■ Task description
The material below contains a line with "function stormFlap(across, along, depth)" and a line with "bpy.context.scene.collection.objects.link(empty)". Copy exactly those two lines and all lines between them.

■ Given data
====
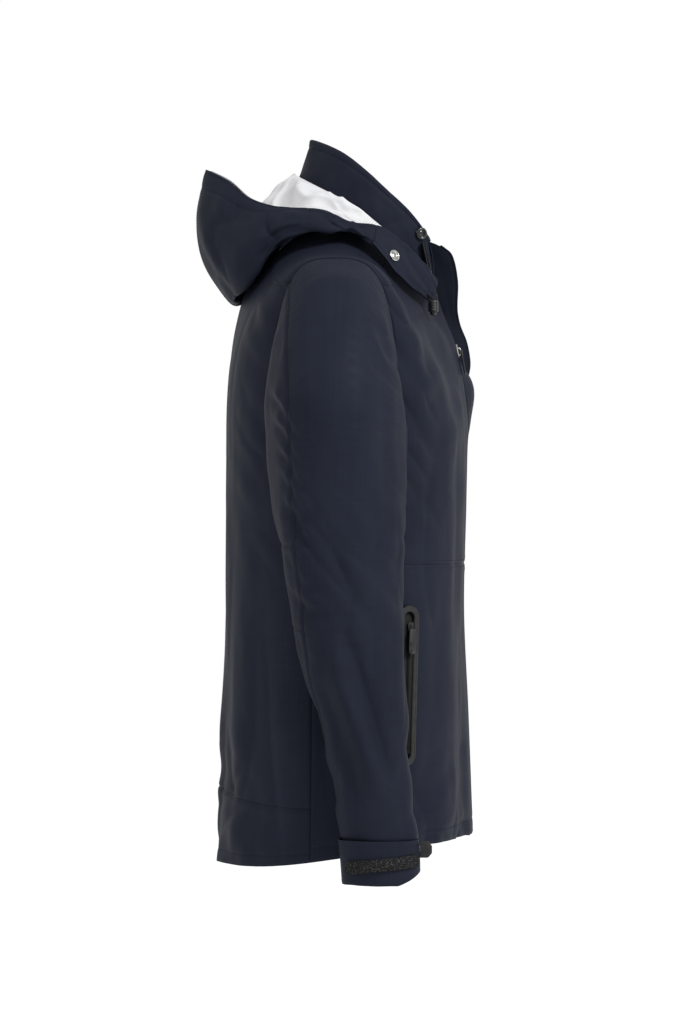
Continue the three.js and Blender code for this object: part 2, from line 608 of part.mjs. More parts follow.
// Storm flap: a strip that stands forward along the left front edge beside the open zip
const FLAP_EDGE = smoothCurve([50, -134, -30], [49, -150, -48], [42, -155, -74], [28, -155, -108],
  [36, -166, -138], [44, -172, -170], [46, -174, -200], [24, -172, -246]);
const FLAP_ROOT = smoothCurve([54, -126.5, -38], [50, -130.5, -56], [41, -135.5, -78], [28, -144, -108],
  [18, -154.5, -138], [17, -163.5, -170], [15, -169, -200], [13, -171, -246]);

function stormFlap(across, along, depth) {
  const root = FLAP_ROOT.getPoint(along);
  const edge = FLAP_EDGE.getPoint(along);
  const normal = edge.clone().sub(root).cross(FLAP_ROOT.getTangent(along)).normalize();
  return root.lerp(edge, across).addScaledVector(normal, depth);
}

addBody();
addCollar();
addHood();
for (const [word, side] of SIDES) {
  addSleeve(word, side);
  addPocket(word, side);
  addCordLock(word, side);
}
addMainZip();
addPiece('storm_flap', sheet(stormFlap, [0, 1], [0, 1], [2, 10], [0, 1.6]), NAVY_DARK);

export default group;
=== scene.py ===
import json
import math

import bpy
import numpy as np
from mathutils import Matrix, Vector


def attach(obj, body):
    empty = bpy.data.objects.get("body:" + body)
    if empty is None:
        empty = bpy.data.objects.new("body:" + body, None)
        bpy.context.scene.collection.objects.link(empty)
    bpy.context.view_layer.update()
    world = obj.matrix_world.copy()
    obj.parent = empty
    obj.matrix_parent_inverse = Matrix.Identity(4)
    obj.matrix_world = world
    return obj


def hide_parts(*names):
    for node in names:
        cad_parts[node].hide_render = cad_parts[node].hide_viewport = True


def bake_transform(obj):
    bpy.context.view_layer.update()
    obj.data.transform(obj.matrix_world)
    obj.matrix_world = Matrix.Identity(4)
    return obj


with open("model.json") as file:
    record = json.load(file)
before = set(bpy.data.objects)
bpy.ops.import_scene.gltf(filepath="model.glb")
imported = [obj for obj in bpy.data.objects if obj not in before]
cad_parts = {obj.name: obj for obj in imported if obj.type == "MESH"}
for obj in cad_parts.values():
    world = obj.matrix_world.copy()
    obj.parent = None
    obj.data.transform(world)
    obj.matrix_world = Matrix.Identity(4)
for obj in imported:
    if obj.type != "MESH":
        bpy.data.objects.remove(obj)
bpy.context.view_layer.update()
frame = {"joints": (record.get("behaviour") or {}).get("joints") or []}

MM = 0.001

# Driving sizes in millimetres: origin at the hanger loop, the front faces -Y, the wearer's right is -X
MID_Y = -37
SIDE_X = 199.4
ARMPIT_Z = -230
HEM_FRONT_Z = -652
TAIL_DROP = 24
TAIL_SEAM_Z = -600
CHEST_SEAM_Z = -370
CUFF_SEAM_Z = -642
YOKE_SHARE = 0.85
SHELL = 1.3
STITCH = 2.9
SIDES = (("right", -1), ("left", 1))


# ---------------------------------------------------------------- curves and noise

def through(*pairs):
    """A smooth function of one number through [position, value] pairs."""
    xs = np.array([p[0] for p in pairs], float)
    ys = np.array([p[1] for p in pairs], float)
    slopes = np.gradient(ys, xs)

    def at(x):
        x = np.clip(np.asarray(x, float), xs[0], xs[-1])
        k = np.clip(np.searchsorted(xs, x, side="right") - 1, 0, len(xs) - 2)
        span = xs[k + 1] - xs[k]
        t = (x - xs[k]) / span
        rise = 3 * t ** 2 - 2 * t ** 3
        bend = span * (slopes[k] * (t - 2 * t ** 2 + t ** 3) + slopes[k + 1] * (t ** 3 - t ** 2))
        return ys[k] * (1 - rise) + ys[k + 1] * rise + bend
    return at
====
■ Result of this task
function stormFlap(across, along, depth) {
  const root = FLAP_ROOT.getPoint(along);
  const edge = FLAP_EDGE.getPoint(along);
  const normal = edge.clone().sub(root).cross(FLAP_ROOT.getTangent(along)).normalize();
  return root.lerp(edge, across).addScaledVector(normal, depth);
}

addBody();
addCollar();
addHood();
for (const [word, side] of SIDES) {
  addSleeve(word, side);
  addPocket(word, side);
  addCordLock(word, side);
}
addMainZip();
addPiece('storm_flap', sheet(stormFlap, [0, 1], [0, 1], [2, 10], [0, 1.6]), NAVY_DARK);

export default group;
=== scene.py ===
import json
import math

import bpy
import numpy as np
from mathutils import Matrix, Vector


def attach(obj, body):
    empty = bpy.data.objects.get("body:" + body)
    if empty is None:
        empty = bpy.data.objects.new("body:" + body, None)
        bpy.context.scene.collection.objects.link(empty)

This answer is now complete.